Carmakers in the European market have secured less than a fifth of the key raw materials they will need by 2030 to make electric vehicle batteries, says a new report by Transport & Environment (T&E). 

The Brussels-based campaign group analysed publicly disclosed contracts to find that carmakers have secured contracts for only 16% of the estimated demand for lithium, cobalt and nickel to meet their 2030 sales goals. Only six companies – Tesla, BYD, Volkswagen, Ford, Renault and Stellantis – have long-term contracts for each of the three materials or are planning to change battery chemistries, Kallanish learns.

Overall, the 12 companies analysed have secured only 14% of the lithium, 17% of the nickel and 10% of the cobalt needed to meet their 2030 targets. US EV giant Tesla took the lead in the overall ranking, thanks to the strength of its raw material and cell production strategies, followed by Germany’s Volkswagen and China’s BYD. Except for Volkswagen and Stellantis, most European manufacturers are “far behind,” says the report published on Monday.
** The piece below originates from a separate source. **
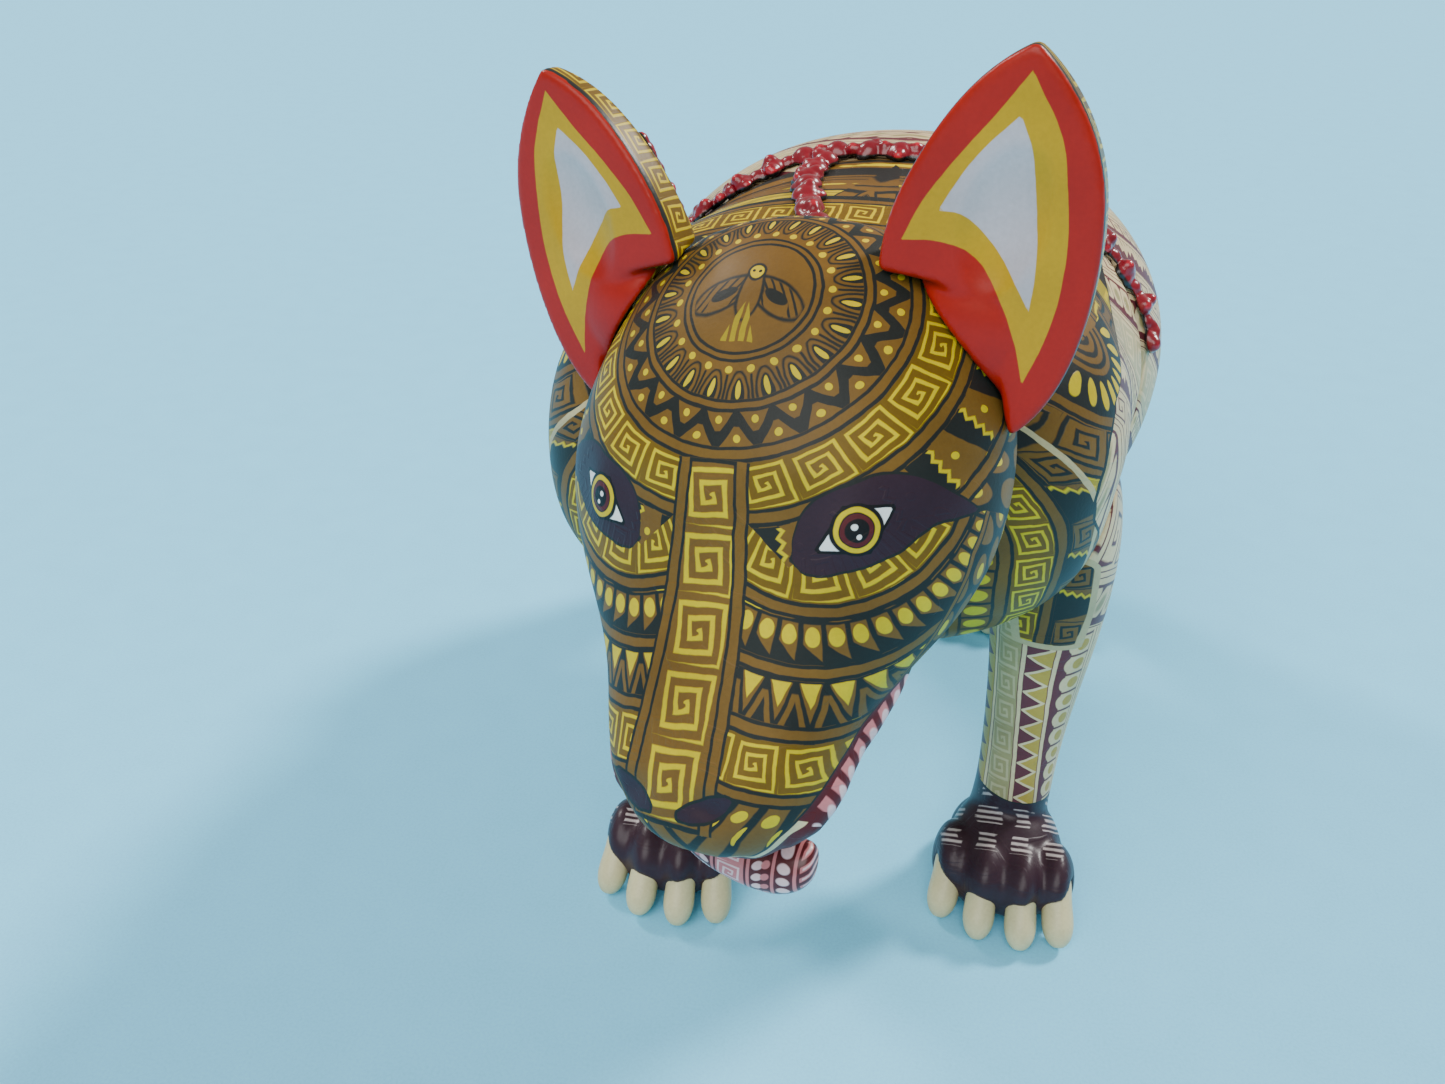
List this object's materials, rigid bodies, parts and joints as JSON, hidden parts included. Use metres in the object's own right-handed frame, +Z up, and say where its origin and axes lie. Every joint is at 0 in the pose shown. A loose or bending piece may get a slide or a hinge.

However, German manufacturers BMW, Mercedes-Benz and Volkswagen took the top spot for responsible supply chain practices. “Based on the traceability of raw materials, low-carbon processes and protections for human rights and indigenous rights, this is an important metric for consumers and investors,” the report adds.

BYD scored zero on the responsible practices index as no information was found on its sustainability practices.

Julia Poliscanova, senior director for vehicles and e-mobility supply chains at T&E, notes that there is a “clear disconnect” between companies’ EV goals and their critical mineral strategies. 

“Tesla and BYD are way ahead of most European players who are only waking up to the challenge of securing battery metals now,” the director says. “This report should sound the alarm to ceos and investors to engage further upstream in their supply chains.”